::: ENTRIES SUPPLIED
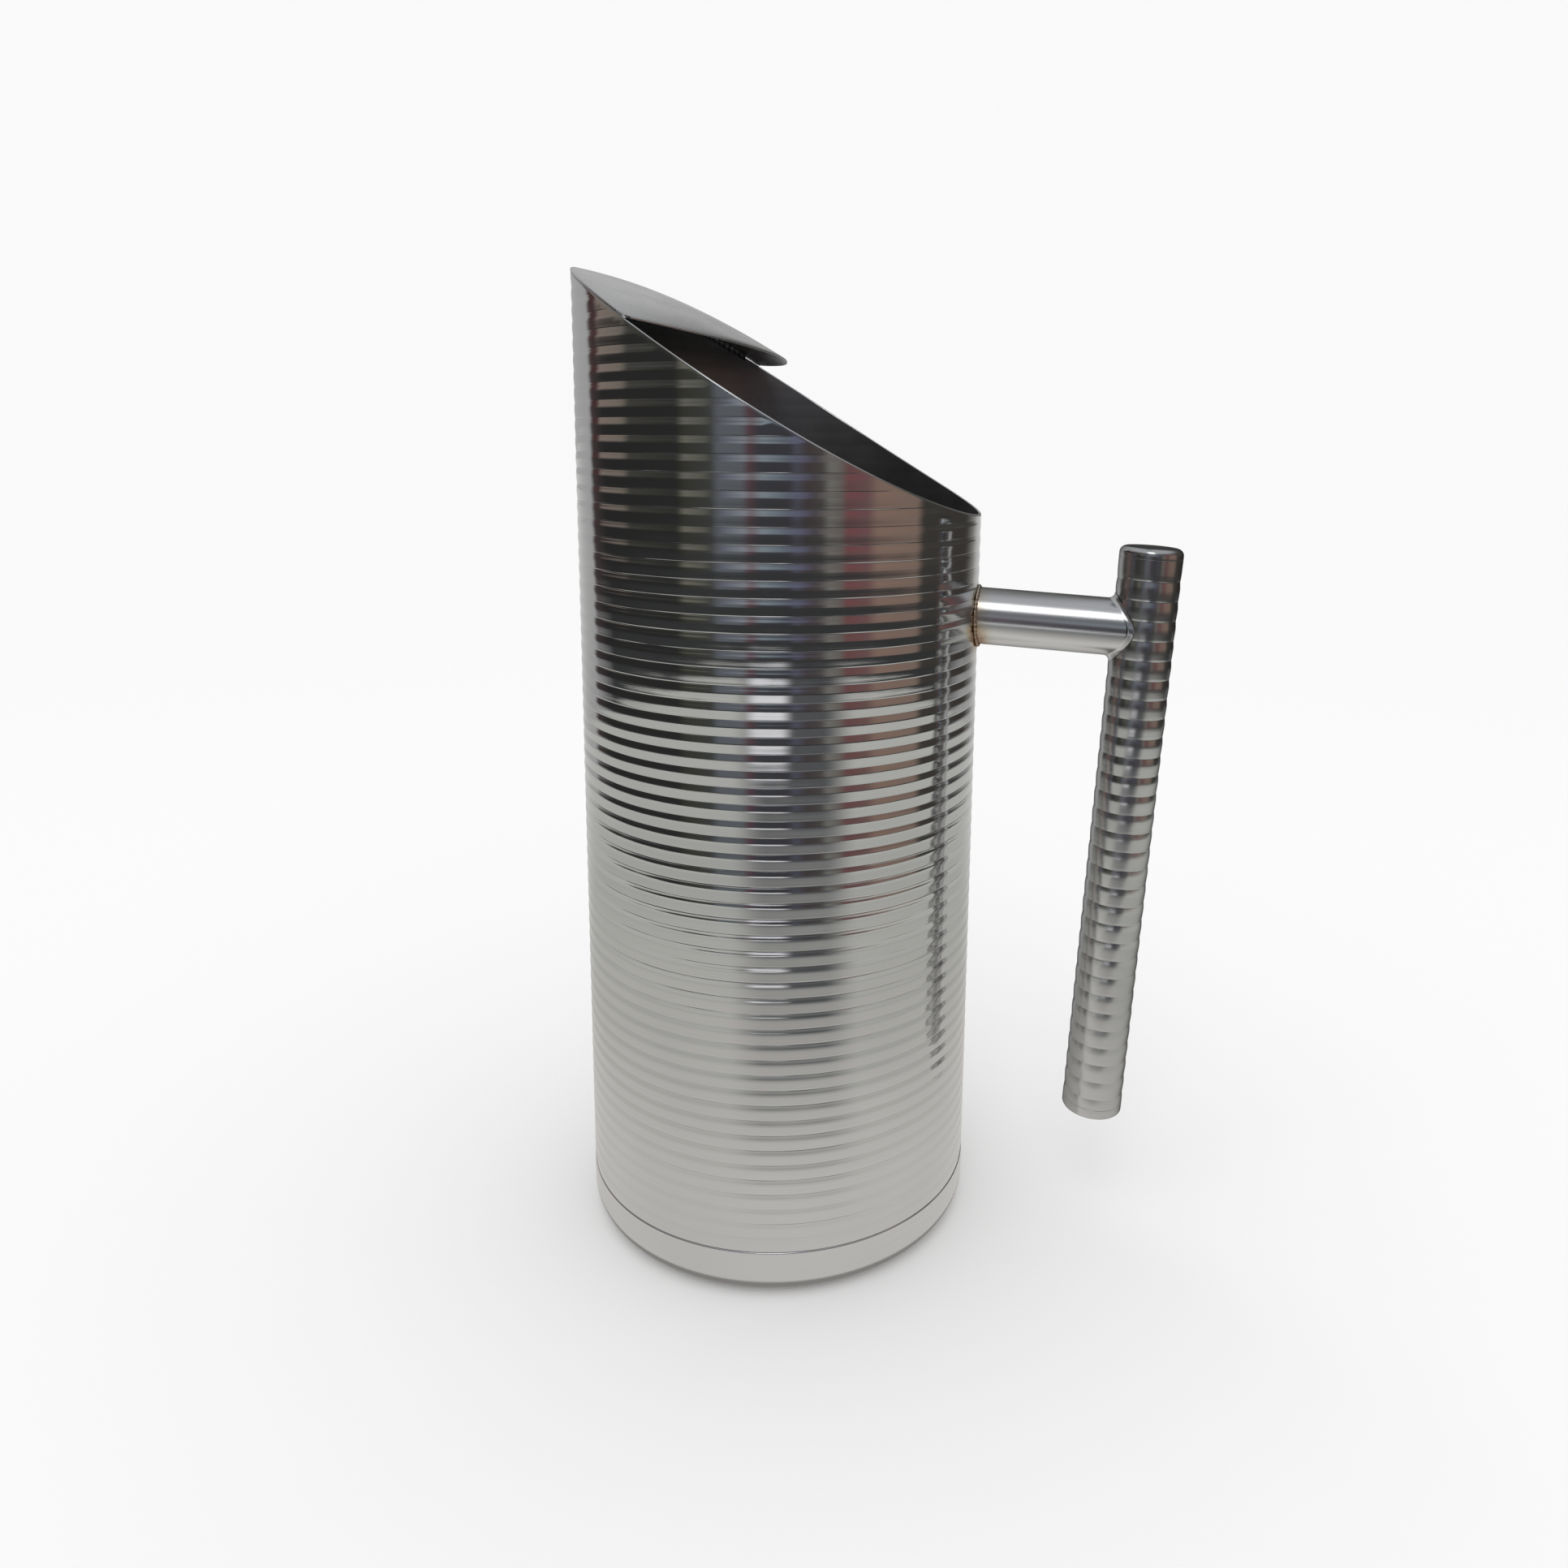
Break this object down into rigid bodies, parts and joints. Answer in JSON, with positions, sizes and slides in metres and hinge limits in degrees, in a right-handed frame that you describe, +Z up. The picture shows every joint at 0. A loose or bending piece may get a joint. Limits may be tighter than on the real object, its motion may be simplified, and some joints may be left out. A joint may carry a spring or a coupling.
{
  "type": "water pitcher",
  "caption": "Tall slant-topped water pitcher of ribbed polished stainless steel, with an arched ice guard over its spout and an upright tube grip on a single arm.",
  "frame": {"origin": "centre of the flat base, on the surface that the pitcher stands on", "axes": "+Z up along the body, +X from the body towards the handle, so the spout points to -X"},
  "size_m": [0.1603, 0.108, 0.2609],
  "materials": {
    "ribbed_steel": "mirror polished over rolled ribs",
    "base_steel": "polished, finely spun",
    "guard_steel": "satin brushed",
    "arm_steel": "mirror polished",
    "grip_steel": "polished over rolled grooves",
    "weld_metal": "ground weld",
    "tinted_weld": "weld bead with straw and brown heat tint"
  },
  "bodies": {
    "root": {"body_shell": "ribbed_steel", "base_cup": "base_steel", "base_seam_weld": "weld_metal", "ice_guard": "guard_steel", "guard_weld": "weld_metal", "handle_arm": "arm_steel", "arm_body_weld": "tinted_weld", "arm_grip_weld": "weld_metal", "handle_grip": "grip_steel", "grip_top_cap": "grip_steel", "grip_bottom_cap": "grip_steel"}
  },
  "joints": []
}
::::::
::: ENTRIES SUPPLIED
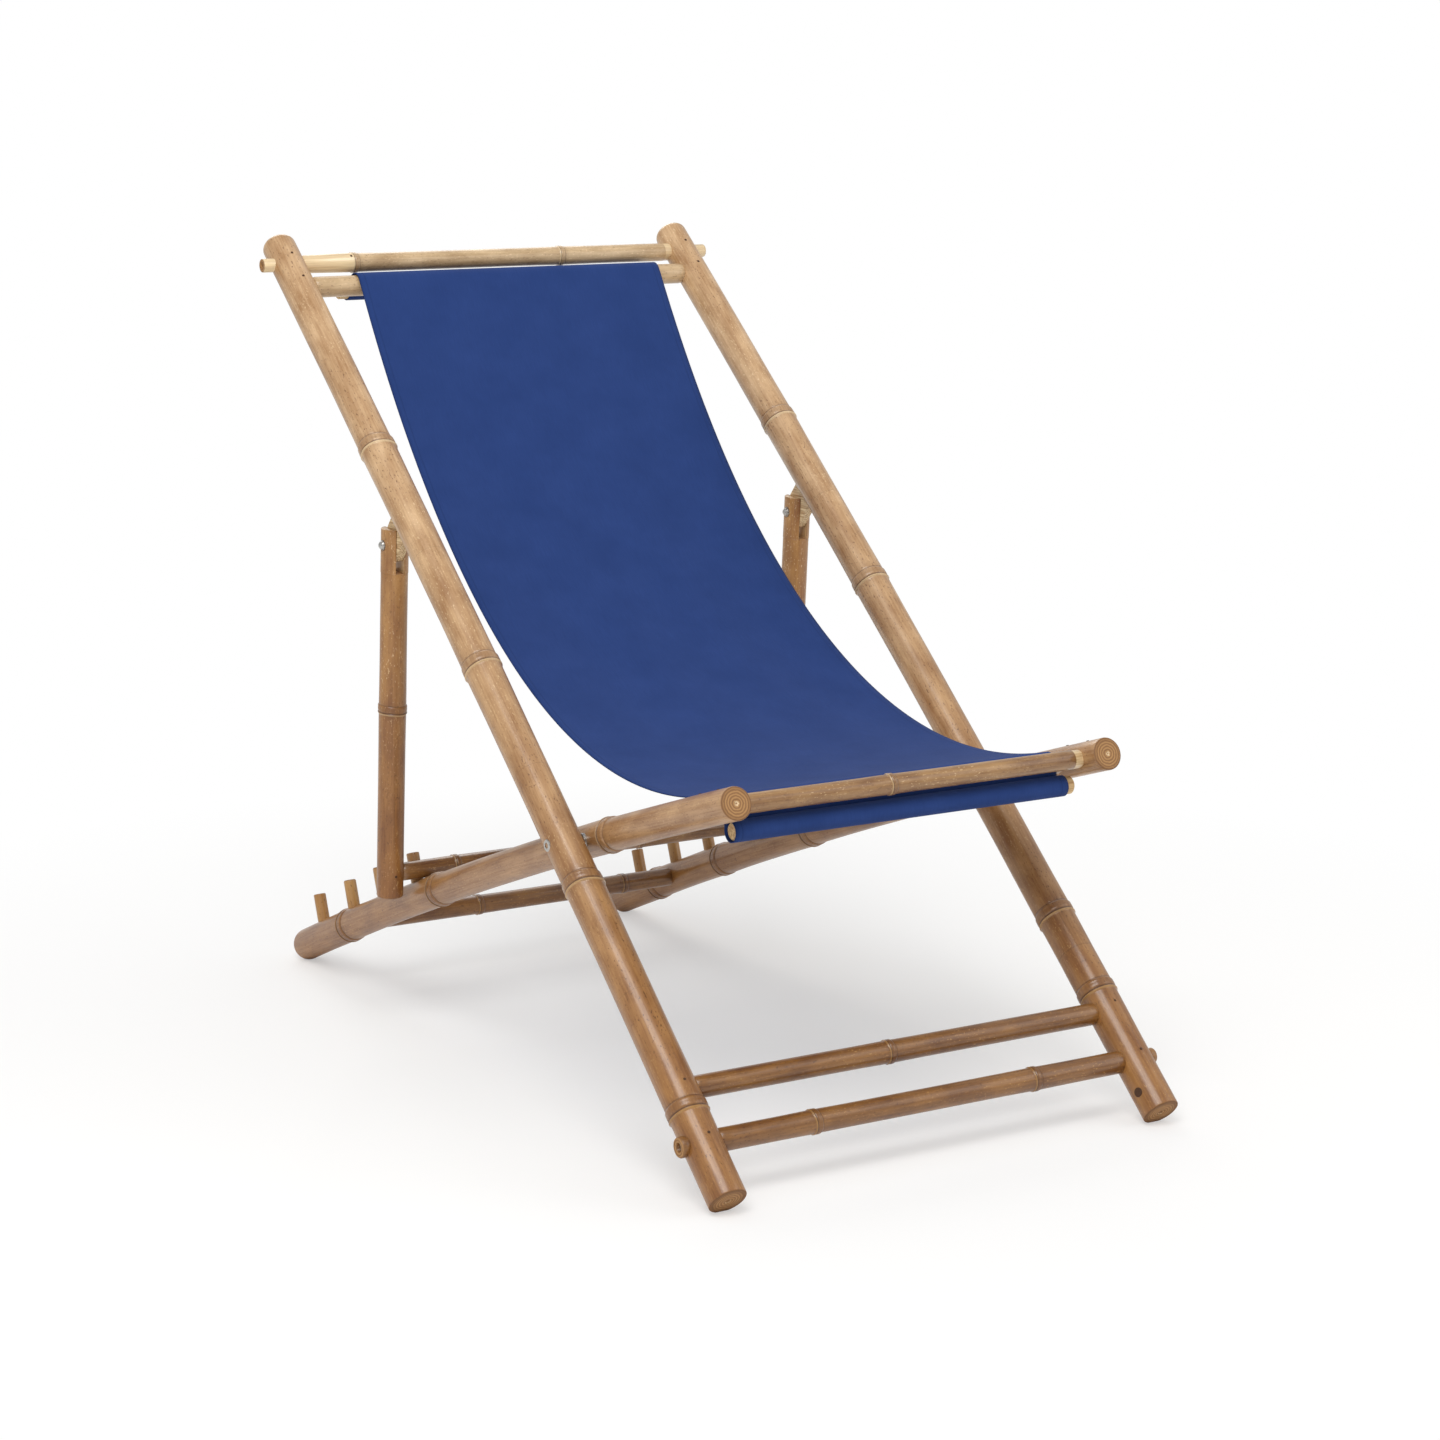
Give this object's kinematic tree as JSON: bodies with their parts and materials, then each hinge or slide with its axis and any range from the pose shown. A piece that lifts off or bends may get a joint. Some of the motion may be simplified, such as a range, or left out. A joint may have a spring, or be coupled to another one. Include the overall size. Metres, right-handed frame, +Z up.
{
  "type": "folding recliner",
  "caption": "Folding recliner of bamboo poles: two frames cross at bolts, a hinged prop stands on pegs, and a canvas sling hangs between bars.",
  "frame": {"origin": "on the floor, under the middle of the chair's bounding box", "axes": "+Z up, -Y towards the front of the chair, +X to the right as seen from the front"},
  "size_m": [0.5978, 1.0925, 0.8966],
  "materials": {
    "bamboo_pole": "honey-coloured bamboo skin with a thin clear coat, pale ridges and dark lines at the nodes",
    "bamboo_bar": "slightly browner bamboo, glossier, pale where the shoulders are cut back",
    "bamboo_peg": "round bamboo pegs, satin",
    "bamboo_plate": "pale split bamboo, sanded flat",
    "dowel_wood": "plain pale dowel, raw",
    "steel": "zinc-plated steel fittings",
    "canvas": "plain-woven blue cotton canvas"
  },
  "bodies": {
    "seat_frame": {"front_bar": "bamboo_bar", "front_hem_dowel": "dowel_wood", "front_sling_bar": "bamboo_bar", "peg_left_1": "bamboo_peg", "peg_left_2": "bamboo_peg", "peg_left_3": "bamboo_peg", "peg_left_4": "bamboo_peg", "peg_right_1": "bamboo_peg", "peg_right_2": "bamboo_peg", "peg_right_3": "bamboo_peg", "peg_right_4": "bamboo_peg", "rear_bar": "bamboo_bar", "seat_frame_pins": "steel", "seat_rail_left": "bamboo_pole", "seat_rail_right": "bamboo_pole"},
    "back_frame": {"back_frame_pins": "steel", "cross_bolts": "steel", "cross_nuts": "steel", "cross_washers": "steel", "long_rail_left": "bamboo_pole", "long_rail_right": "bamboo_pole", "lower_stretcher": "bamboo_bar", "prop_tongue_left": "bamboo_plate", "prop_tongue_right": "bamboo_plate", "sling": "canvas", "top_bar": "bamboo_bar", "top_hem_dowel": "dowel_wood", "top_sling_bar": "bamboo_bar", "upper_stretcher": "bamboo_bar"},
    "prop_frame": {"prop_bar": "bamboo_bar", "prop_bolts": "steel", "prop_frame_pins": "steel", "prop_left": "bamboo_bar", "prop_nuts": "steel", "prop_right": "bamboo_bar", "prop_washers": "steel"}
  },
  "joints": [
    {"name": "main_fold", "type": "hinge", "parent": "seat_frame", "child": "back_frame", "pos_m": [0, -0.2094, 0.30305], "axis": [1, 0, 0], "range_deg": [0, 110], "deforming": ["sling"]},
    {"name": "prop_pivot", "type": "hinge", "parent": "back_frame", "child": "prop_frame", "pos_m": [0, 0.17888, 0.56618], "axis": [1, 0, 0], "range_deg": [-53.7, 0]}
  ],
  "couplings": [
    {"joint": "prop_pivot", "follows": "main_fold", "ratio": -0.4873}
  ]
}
::::::
__GIVEN EXERCISE__. From the data above, count the lines where "joints" occurs and give that figure and nothing else.

__REPLY TO THE EXERCISE__. 3